Kotlin includes lots of the goodies from most modern languages, including lambda’s. Here’s an example of a method that takes a lamba

fun output(p : (String) -> Unit) {
   p("Hello World")
}

// and in use
output(::println)

Notice we declare the parameter of output (with name p) as taking a String and returning Unit. To pass a function to the lambda we prefix it with :: or we could pass as an anonymous function like this

output({s -> println(s)})

Extension methods

Let C#, Kotlin supports extension methods as a way to extend class functionality without inheriting or altering the class’ code. For example

fun Animal.output() {
    println(this.name)
}

We prefix the function name with the class we’re extending (followed by a dot).
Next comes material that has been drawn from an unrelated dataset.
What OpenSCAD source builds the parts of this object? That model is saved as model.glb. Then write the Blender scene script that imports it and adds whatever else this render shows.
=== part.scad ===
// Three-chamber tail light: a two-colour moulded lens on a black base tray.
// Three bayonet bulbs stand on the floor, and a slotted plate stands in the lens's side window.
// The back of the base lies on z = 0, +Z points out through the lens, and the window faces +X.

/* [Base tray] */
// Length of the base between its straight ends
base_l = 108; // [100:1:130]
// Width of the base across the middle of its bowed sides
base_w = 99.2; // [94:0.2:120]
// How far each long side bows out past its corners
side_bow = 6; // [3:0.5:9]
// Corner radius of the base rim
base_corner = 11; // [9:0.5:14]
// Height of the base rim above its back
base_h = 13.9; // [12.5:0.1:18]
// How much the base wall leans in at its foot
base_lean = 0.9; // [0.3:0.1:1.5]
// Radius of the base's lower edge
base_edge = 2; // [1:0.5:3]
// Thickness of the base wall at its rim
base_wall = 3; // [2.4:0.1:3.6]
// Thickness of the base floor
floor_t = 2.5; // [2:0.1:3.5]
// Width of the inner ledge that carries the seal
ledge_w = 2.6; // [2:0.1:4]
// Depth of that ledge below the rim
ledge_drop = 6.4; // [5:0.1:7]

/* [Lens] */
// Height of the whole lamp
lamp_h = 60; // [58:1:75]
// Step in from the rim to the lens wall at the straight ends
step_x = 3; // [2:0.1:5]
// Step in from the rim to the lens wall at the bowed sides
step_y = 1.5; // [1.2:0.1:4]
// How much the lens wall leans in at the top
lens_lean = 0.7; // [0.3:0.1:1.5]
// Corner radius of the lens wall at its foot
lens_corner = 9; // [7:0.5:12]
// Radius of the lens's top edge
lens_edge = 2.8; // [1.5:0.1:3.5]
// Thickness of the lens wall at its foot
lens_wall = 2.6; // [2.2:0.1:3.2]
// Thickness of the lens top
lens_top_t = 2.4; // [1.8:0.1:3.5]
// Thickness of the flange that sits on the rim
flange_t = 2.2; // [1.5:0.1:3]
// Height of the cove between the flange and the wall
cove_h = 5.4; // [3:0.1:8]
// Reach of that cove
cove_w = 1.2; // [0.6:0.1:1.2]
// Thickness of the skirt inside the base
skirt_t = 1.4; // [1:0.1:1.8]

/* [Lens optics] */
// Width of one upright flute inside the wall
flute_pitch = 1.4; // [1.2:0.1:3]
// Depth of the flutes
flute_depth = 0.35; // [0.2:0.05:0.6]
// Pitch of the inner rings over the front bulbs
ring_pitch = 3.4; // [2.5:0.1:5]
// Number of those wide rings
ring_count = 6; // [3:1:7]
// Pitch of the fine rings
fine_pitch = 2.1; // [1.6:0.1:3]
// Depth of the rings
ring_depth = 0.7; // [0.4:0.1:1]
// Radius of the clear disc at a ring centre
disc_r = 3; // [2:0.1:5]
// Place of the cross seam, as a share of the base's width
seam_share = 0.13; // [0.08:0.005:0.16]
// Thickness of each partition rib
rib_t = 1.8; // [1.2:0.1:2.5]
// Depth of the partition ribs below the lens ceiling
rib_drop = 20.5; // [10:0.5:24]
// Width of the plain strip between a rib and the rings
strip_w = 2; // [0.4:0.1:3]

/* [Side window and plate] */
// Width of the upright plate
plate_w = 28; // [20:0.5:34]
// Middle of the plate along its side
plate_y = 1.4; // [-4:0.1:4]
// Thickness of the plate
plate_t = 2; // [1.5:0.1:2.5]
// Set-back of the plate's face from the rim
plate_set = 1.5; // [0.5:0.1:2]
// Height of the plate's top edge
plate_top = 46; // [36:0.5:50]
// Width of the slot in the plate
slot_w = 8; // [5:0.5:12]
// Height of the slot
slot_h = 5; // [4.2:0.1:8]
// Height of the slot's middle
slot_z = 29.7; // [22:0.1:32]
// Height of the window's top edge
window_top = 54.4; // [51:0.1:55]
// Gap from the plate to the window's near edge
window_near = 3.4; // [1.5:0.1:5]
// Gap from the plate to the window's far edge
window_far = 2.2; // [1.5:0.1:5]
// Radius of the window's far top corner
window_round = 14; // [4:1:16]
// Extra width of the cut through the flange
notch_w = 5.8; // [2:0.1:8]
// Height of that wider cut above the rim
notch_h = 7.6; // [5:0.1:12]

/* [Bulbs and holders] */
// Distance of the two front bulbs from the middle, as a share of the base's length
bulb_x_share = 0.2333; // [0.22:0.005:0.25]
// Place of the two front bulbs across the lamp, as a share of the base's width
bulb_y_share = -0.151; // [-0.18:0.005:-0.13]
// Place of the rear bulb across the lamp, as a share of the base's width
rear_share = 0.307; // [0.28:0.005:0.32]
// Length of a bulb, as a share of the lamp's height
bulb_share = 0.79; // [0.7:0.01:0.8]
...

So the above is obviously extending an Animal class (or subclass) and it’s implicitly got a this reference to the caller, i.e. if we called it like this

val d = Dog()
d.output()

then the this within the extension method is a reference to the Dog d.

References

This is just an overview of the basics of Kotlin, to be get us started. Check out Kotlin Reference for more in depth discussion of the topics.